Frequently Asked Questions

How do I get through a panic attack alone?

When experiencing a panic attack alone, focus on your breath. Take deep, slow breaths in and exhale through pursed lips.

Remind yourself that the feelings will pass, and try grounding techniques like feeling objects around you or naming items you see in the room.

What are effective ways to stop panic attacks?

Deep breathing exercises, grounding techniques, and finding a focus object are valuable methods to regain control during an episode. 

Additionally, seeking professional help, such as therapy and medication, can provide long-term support and management for individuals who experience recurrent panic attacks. 

What works best may vary from person to person, so it’s essential to explore different strategies and consult with a healthcare provider for personalized guidance.

How do I prevent a panic attack before it happens?

Stopping a panic attack before it happens requires awareness of your triggers and early signs of anxiety.

Practicing relaxation techniques regularly, maintaining a balanced lifestyle, and seeking therapy or counseling can help you manage and prevent panic attacks.

What causes panic attacks?

Panic attacks can result from various factors, such as stress, physical or emotional trauma, environmental triggers, and other mental health conditions.

Identifying your triggers and understanding the factors contributing to your panic attacks can help with coping and prevention.

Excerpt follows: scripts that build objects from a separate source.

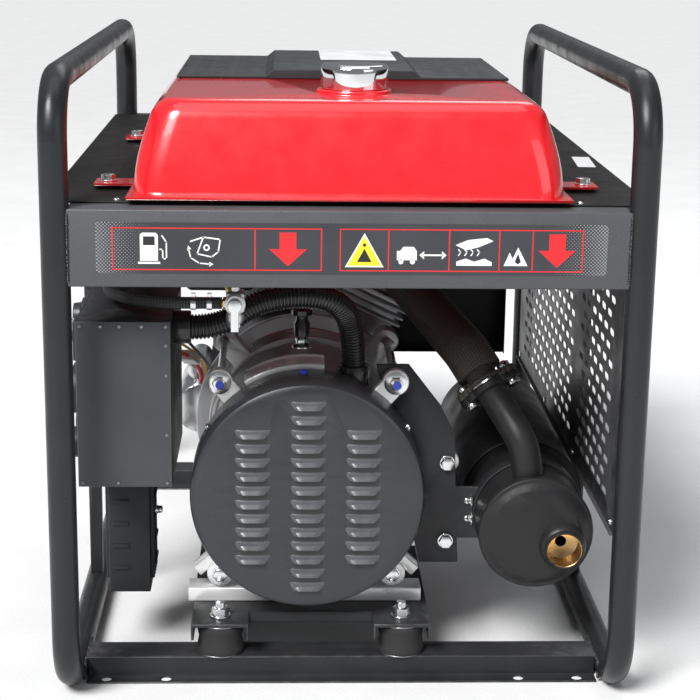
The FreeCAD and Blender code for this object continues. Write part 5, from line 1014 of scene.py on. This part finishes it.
@dataclass
class FuelTank:
    """The tray, the tank, its cap and rear cover, the tap and the hose."""

    seam: float = 516.5 * MM
    crown: float = 601.0 * MM
    bulge: float = 0.021
    middle_y: float = -109 * MM
    hump_top: float = 616.5 * MM
    tap: tuple[float, float, float] = (-112.0, -335.0, 403.0)
    hose_radius: float = 6.0 * MM

    def build(self) -> None:
        """Make the tank's pieces."""
        refined("top_tray", TRAY_COAT, 0.9 * MM, segments=3)
        self.shell()
        # The lower shell takes the darker red, painted shade below the seam.
        refined("tank_lower_shell", PAN_SHADED_RED, 0.8 * MM)
        refined("tank_rear_cover", PLASTIC_GREY, 1.0 * MM, segments=3)
        refined("fuel_cap", CHROME, 1.2 * MM, Body.CAP, 3)
        refined("filler_neck", ZINC, 0.4 * MM)
        refined("tank_bolts", ZINC, 0.35 * MM)
        refined("tank_bushes", RUBBER, 0.6 * MM)
        self.labels()
        self.tray_screws()
        self.fuel_tap()
        self.hose()

    def shell(self) -> None:
        """Round the pressed upper shell, with slightly full sides."""
        form = Form()
        form.copy_node("tank_upper_shell")
        for level in (522, 530, 540, 552, 564, 576, 588, 596):
            geom = form.bm.verts[:] + form.bm.edges[:] + form.bm.faces[:]
            bmesh.ops.bisect_plane(form.bm, geom=geom, dist=CUT_SLACK, plane_co=at_mm(0, 0, level),
                                   plane_no=(0, 0, 1))
        form.soften(2.2 * MM, 3, 32, [v for v in form.bm.verts if v.co.z > self.crown], True)
        for vert in form.bm.verts:
            share = (vert.co.z - self.seam) / (self.crown - self.seam)
            if 0 < share < 1:
                full = 1 + self.bulge * math.sin(math.pi * share ** 0.8)
                vert.co.x *= full
                vert.co.y = self.middle_y + (vert.co.y - self.middle_y) * (1 + (full - 1) * 0.5)
        form.piece("tank_upper_dressed", TANK_RED, slot="tank_red", stands_for=["tank_upper_shell"],
                   smooth=50)

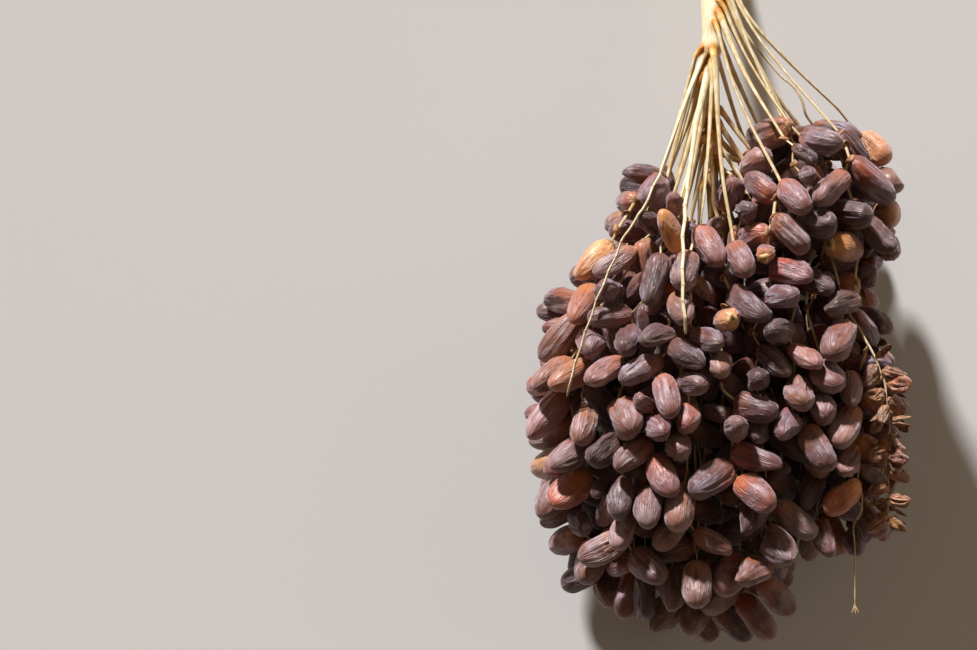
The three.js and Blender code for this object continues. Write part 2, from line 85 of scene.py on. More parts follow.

How do I stop a panic attack in front of a crowd?

If you experience a panic attack during a presentation or while you’re in front of a crowd, pause, take a few deep breaths, and reconnect with your environment.

Focus on your message and the audience to redirect your attention away from the anxiety. Remember to speak slowly and maintain a steady pace.

How do I help someone having a panic attack?

To help someone with a panic attack, ensure they are in a safe space. Remain calm, offer reassurance, and encourage them to focus on their breathing.

Remain with them until the panic attack subsides, and seek professional assistance if necessary.